■ Request
Reproduce every record below exactly as it appears.

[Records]

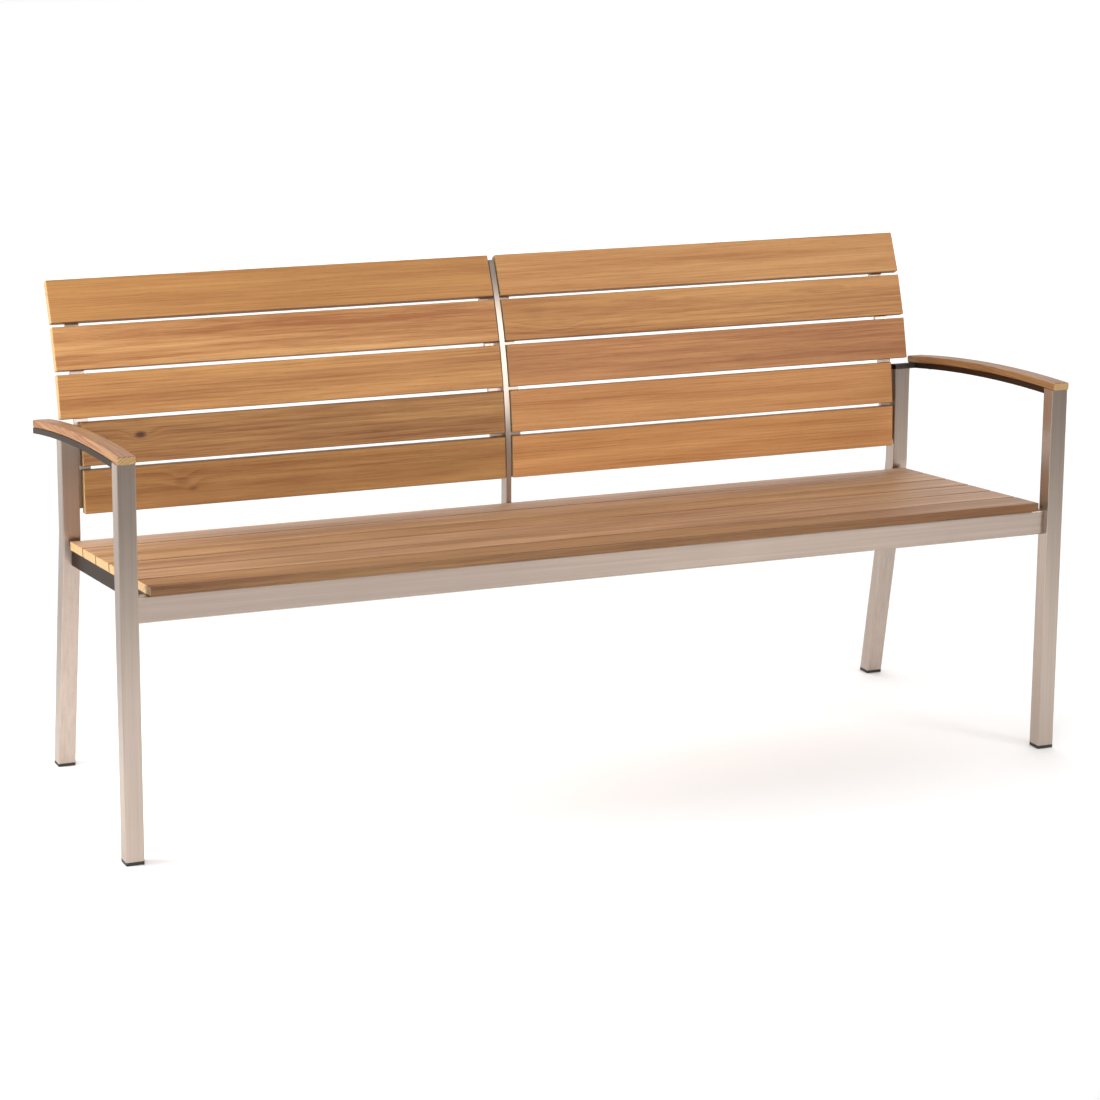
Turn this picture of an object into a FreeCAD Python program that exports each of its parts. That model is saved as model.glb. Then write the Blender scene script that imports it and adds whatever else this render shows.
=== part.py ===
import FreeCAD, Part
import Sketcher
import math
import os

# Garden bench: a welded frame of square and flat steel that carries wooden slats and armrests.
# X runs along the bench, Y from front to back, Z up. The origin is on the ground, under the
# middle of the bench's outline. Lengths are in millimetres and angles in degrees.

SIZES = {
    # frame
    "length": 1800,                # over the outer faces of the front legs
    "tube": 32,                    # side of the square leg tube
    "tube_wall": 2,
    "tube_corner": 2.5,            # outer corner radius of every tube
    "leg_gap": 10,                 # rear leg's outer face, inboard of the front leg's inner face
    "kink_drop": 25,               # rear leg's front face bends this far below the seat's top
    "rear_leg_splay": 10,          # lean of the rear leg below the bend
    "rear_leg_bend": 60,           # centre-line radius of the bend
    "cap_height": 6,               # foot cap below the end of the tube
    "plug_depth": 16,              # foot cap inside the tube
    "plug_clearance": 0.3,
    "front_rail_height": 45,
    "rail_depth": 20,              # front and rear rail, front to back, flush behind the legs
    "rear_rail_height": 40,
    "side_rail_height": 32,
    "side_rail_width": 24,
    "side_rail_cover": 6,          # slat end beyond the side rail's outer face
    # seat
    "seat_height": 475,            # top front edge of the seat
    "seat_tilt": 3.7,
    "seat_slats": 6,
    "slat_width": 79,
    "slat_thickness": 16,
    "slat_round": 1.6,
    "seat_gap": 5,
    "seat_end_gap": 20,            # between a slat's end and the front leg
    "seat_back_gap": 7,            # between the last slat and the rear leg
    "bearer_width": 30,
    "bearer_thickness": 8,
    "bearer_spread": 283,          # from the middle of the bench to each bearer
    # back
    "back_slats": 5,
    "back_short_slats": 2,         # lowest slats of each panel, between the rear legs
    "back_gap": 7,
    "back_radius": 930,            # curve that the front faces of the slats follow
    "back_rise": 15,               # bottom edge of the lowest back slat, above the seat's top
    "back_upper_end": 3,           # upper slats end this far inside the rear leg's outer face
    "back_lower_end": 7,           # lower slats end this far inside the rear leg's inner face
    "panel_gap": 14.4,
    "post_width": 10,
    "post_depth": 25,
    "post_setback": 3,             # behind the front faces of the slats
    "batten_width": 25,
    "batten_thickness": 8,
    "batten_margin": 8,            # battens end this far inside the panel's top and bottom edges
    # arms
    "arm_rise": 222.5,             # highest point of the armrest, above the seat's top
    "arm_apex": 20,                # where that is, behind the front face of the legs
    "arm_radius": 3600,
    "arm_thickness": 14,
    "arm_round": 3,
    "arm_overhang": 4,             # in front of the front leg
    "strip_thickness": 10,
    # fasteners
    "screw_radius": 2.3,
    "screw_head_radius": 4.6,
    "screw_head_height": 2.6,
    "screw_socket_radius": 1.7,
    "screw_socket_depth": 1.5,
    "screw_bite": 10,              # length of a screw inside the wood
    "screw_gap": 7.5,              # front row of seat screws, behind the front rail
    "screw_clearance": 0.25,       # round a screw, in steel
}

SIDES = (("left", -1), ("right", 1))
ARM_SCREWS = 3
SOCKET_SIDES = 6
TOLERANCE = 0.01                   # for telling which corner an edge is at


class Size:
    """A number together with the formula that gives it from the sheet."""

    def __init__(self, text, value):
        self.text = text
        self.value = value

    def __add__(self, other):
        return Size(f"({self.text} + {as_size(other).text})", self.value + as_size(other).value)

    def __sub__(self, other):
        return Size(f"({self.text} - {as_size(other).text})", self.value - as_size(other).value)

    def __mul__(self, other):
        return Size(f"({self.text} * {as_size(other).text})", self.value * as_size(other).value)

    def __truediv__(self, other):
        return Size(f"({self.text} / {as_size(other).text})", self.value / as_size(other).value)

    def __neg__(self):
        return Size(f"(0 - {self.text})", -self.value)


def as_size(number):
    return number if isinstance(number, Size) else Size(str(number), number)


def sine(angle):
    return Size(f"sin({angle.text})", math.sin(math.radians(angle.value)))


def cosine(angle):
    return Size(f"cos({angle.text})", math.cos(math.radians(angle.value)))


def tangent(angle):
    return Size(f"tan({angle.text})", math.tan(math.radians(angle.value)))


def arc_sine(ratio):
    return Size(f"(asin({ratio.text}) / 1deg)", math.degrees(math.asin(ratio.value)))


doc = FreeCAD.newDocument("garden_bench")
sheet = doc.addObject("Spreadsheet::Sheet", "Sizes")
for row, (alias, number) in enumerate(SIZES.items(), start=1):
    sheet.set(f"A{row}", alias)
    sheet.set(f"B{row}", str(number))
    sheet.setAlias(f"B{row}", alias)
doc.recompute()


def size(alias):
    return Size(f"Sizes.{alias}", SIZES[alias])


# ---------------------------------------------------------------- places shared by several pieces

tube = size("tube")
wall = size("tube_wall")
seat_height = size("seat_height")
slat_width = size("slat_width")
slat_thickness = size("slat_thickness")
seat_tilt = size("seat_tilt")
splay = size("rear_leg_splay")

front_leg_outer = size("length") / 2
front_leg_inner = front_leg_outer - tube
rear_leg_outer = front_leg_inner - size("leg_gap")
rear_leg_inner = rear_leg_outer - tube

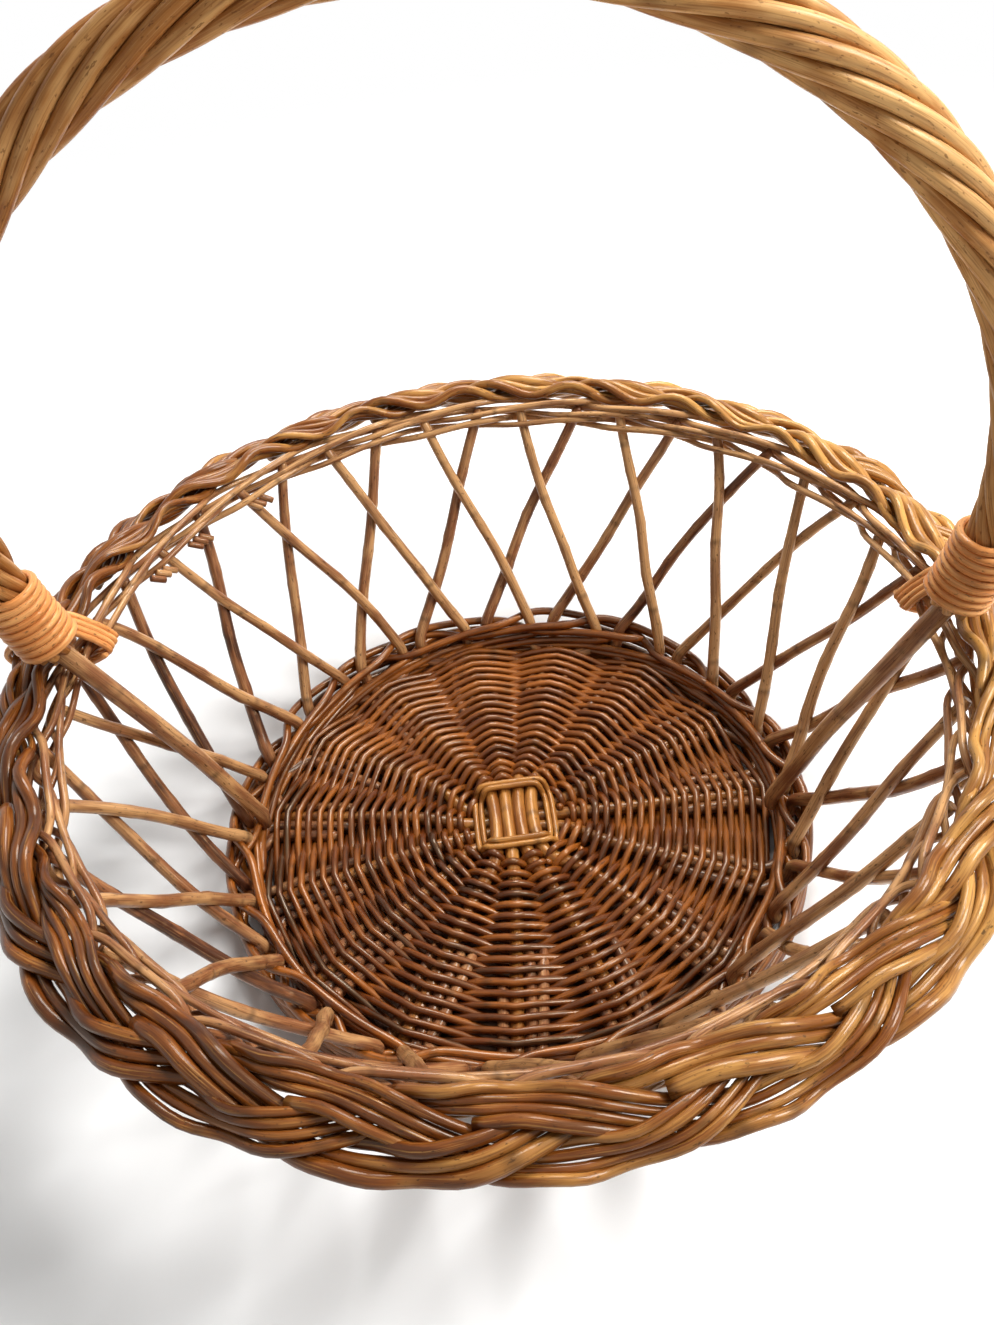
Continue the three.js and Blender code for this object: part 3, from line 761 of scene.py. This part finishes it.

■ Result for this task
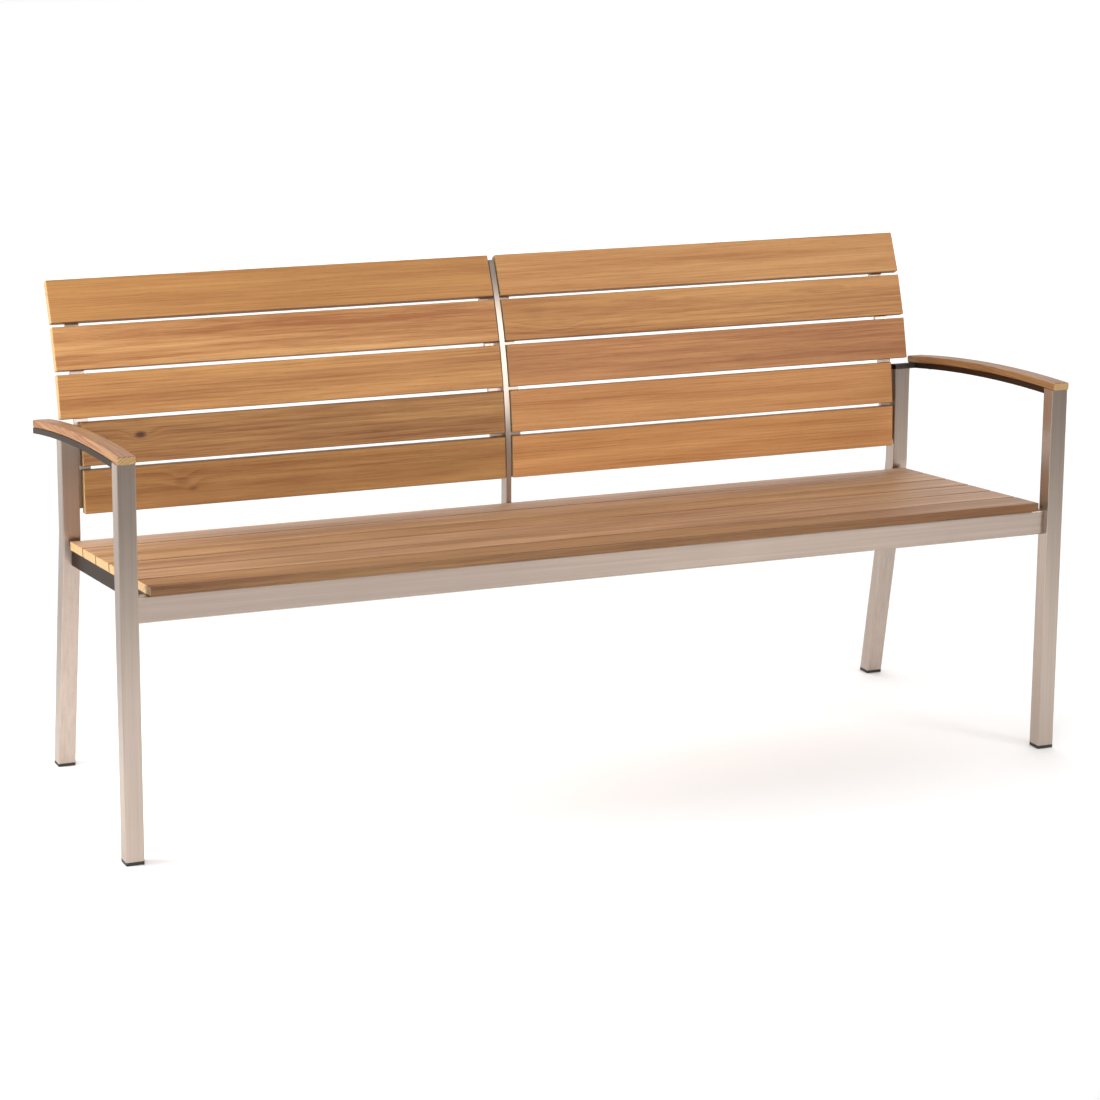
Turn this picture of an object into a FreeCAD Python program that exports each of its parts. That model is saved as model.glb. Then write the Blender scene script that imports it and adds whatever else this render shows.
=== part.py ===
import FreeCAD, Part
import Sketcher
import math
import os

# Garden bench: a welded frame of square and flat steel that carries wooden slats and armrests.
# X runs along the bench, Y from front to back, Z up. The origin is on the ground, under the
# middle of the bench's outline. Lengths are in millimetres and angles in degrees.

SIZES = {
    # frame
    "length": 1800,                # over the outer faces of the front legs
    "tube": 32,                    # side of the square leg tube
    "tube_wall": 2,
    "tube_corner": 2.5,            # outer corner radius of every tube
    "leg_gap": 10,                 # rear leg's outer face, inboard of the front leg's inner face
    "kink_drop": 25,               # rear leg's front face bends this far below the seat's top
    "rear_leg_splay": 10,          # lean of the rear leg below the bend
    "rear_leg_bend": 60,           # centre-line radius of the bend
    "cap_height": 6,               # foot cap below the end of the tube
    "plug_depth": 16,              # foot cap inside the tube
    "plug_clearance": 0.3,
    "front_rail_height": 45,
    "rail_depth": 20,              # front and rear rail, front to back, flush behind the legs
    "rear_rail_height": 40,
    "side_rail_height": 32,
    "side_rail_width": 24,
    "side_rail_cover": 6,          # slat end beyond the side rail's outer face
    # seat
    "seat_height": 475,            # top front edge of the seat
    "seat_tilt": 3.7,
    "seat_slats": 6,
    "slat_width": 79,
    "slat_thickness": 16,
    "slat_round": 1.6,
    "seat_gap": 5,
    "seat_end_gap": 20,            # between a slat's end and the front leg
    "seat_back_gap": 7,            # between the last slat and the rear leg
    "bearer_width": 30,
    "bearer_thickness": 8,
    "bearer_spread": 283,          # from the middle of the bench to each bearer
    # back
    "back_slats": 5,
    "back_short_slats": 2,         # lowest slats of each panel, between the rear legs
    "back_gap": 7,
    "back_radius": 930,            # curve that the front faces of the slats follow
    "back_rise": 15,               # bottom edge of the lowest back slat, above the seat's top
    "back_upper_end": 3,           # upper slats end this far inside the rear leg's outer face
    "back_lower_end": 7,           # lower slats end this far inside the rear leg's inner face
    "panel_gap": 14.4,
    "post_width": 10,
    "post_depth": 25,
    "post_setback": 3,             # behind the front faces of the slats
    "batten_width": 25,
    "batten_thickness": 8,
    "batten_margin": 8,            # battens end this far inside the panel's top and bottom edges
    # arms
    "arm_rise": 222.5,             # highest point of the armrest, above the seat's top
    "arm_apex": 20,                # where that is, behind the front face of the legs
    "arm_radius": 3600,
    "arm_thickness": 14,
    "arm_round": 3,
    "arm_overhang": 4,             # in front of the front leg
    "strip_thickness": 10,
    # fasteners
    "screw_radius": 2.3,
    "screw_head_radius": 4.6,
    "screw_head_height": 2.6,
    "screw_socket_radius": 1.7,
    "screw_socket_depth": 1.5,
    "screw_bite": 10,              # length of a screw inside the wood
    "screw_gap": 7.5,              # front row of seat screws, behind the front rail
    "screw_clearance": 0.25,       # round a screw, in steel
}

SIDES = (("left", -1), ("right", 1))
ARM_SCREWS = 3
SOCKET_SIDES = 6
TOLERANCE = 0.01                   # for telling which corner an edge is at


class Size:
    """A number together with the formula that gives it from the sheet."""

    def __init__(self, text, value):
        self.text = text
        self.value = value

    def __add__(self, other):
        return Size(f"({self.text} + {as_size(other).text})", self.value + as_size(other).value)

    def __sub__(self, other):
        return Size(f"({self.text} - {as_size(other).text})", self.value - as_size(other).value)

    def __mul__(self, other):
        return Size(f"({self.text} * {as_size(other).text})", self.value * as_size(other).value)

    def __truediv__(self, other):
        return Size(f"({self.text} / {as_size(other).text})", self.value / as_size(other).value)

    def __neg__(self):
        return Size(f"(0 - {self.text})", -self.value)


def as_size(number):
    return number if isinstance(number, Size) else Size(str(number), number)


def sine(angle):
    return Size(f"sin({angle.text})", math.sin(math.radians(angle.value)))


def cosine(angle):
    return Size(f"cos({angle.text})", math.cos(math.radians(angle.value)))


def tangent(angle):
    return Size(f"tan({angle.text})", math.tan(math.radians(angle.value)))


def arc_sine(ratio):
    return Size(f"(asin({ratio.text}) / 1deg)", math.degrees(math.asin(ratio.value)))


doc = FreeCAD.newDocument("garden_bench")
sheet = doc.addObject("Spreadsheet::Sheet", "Sizes")
for row, (alias, number) in enumerate(SIZES.items(), start=1):
    sheet.set(f"A{row}", alias)
    sheet.set(f"B{row}", str(number))
    sheet.setAlias(f"B{row}", alias)
doc.recompute()


def size(alias):
    return Size(f"Sizes.{alias}", SIZES[alias])


# ---------------------------------------------------------------- places shared by several pieces

tube = size("tube")
wall = size("tube_wall")
seat_height = size("seat_height")
slat_width = size("slat_width")
slat_thickness = size("slat_thickness")
seat_tilt = size("seat_tilt")
splay = size("rear_leg_splay")

front_leg_outer = size("length") / 2
front_leg_inner = front_leg_outer - tube
rear_leg_outer = front_leg_inner - size("leg_gap")
rear_leg_inner = rear_leg_outer - tube

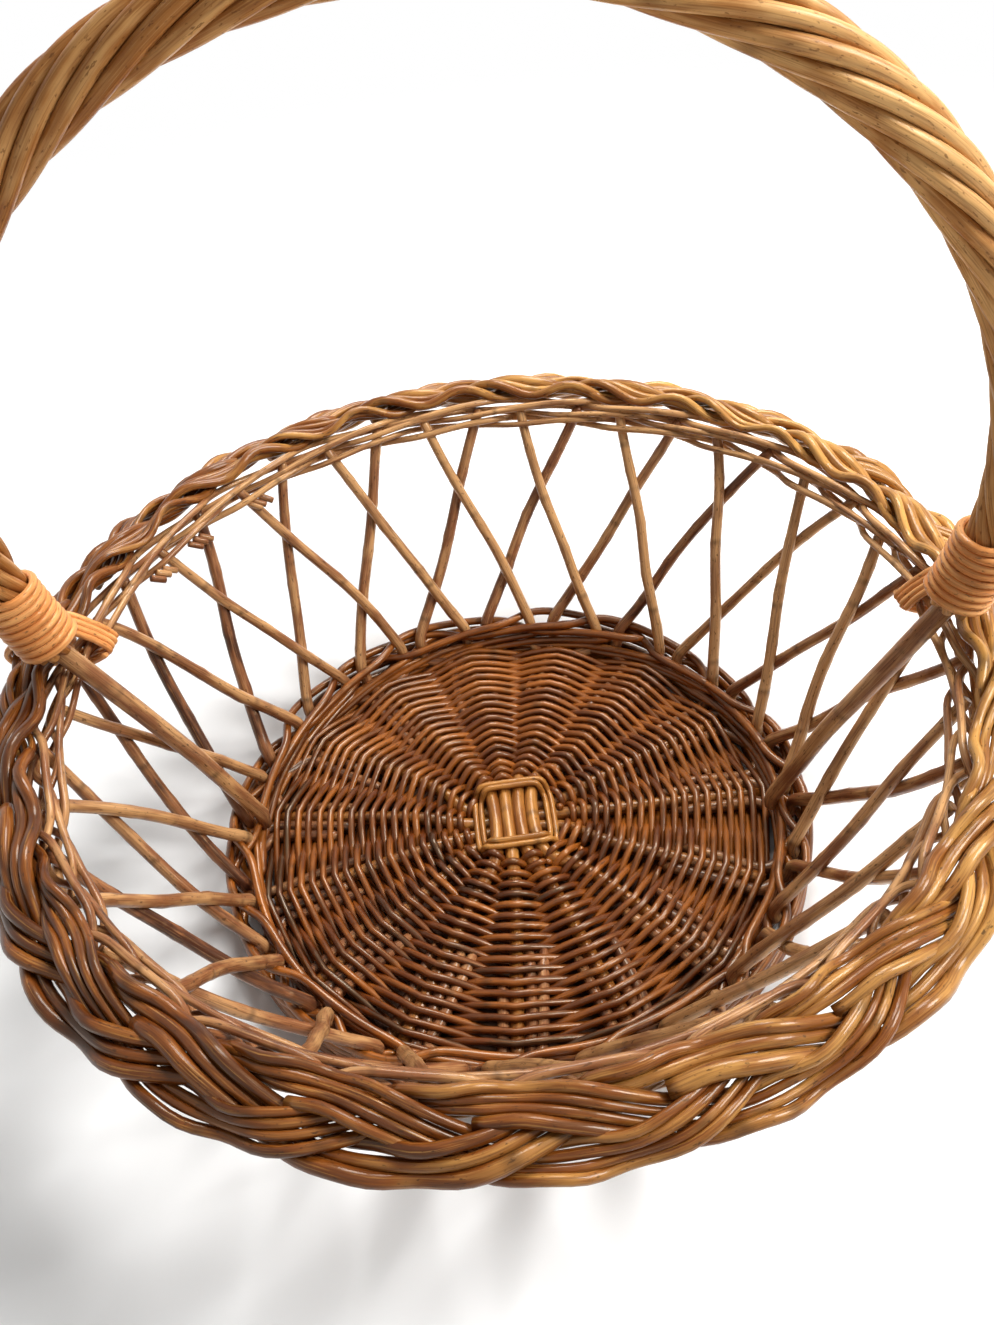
Continue the three.js and Blender code for this object: part 3, from line 761 of scene.py. This part finishes it.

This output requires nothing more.